In December of 2017, Uber was dealt a major blow when the European Court of Justice ruled that it is a transportation service provider and must be regulated like any other cab operation, and that Uber, “exercises decisive influence over the conditions under which its’ drivers provide their service.”

This landmark decision allows member nations within the European Union to regulate the conditions for providing PTC service, seriously adding to their costs of operation.

Meanwhile, in India, Uber and rival Ola drivers are threatening to resume their recent strike for better wages.

While observing that “it all helps” in the cab industry’s battle for survival, Independent Toronto Taxi Inc. president Mike Tranquada notes Uber drivers in California have been fighting for employee status and the right to seek class action since 2009.

“Judges have ruled that they are employees.

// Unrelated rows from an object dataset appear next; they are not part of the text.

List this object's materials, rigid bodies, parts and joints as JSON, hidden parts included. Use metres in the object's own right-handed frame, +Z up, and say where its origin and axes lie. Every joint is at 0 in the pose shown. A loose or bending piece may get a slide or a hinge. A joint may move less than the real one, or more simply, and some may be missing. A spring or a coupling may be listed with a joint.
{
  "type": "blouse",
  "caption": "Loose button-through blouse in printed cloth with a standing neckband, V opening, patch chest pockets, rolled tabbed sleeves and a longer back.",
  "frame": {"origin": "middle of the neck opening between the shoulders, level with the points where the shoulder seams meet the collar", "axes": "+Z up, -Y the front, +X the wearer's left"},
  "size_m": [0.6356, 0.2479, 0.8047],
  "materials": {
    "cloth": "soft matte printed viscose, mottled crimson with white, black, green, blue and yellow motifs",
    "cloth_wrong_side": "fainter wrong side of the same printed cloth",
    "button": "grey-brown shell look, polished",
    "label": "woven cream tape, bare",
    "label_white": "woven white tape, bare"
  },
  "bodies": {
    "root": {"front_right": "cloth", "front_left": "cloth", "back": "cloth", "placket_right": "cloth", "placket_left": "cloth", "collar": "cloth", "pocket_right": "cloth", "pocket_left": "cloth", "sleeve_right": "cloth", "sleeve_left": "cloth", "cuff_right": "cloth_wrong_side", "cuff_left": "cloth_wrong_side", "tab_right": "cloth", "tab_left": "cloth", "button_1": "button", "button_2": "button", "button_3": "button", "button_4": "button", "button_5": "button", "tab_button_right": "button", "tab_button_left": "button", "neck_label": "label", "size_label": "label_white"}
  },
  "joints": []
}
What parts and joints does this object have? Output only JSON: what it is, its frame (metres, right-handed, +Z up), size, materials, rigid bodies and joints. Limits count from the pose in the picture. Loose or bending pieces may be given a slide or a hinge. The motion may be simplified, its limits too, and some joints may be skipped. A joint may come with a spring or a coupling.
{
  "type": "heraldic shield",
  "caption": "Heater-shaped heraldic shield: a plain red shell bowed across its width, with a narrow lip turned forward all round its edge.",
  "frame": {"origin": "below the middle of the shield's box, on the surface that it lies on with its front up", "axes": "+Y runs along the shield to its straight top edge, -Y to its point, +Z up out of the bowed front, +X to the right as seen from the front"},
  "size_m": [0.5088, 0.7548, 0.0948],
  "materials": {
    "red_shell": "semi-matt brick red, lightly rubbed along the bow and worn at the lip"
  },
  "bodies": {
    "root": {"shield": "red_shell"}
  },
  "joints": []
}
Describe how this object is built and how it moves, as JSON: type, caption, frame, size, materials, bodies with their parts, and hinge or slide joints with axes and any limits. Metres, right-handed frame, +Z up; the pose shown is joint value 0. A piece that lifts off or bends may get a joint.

But Uber will stall it in the courts for years,” he alleges.

(In September of 2018, Uber won a legal victory when a federal appeals court denied drivers the right to class action, ruling that, “drivers must arbitrate their claims individually and not pursue class action law suits”. Thousands of California drivers had previously been granted the right to class action in a lower court decision.).

A driving force behind the Toronto plate owners’ proposed $1.7-billion class action suit against the City, fellow owner/operator Andy Reti says of the Court of Appeal ruling, “Anything that will hurt Uber would be a good thing. But it will not help us.”

“Uber is not about to fold up tents and go out of town,” he suggests. “So far, there hasn’t been a single conviction against them. So far, they have had their way. Nothing has changed. These bits of information, it doesn’t make an iota of difference, because this industry is dying.”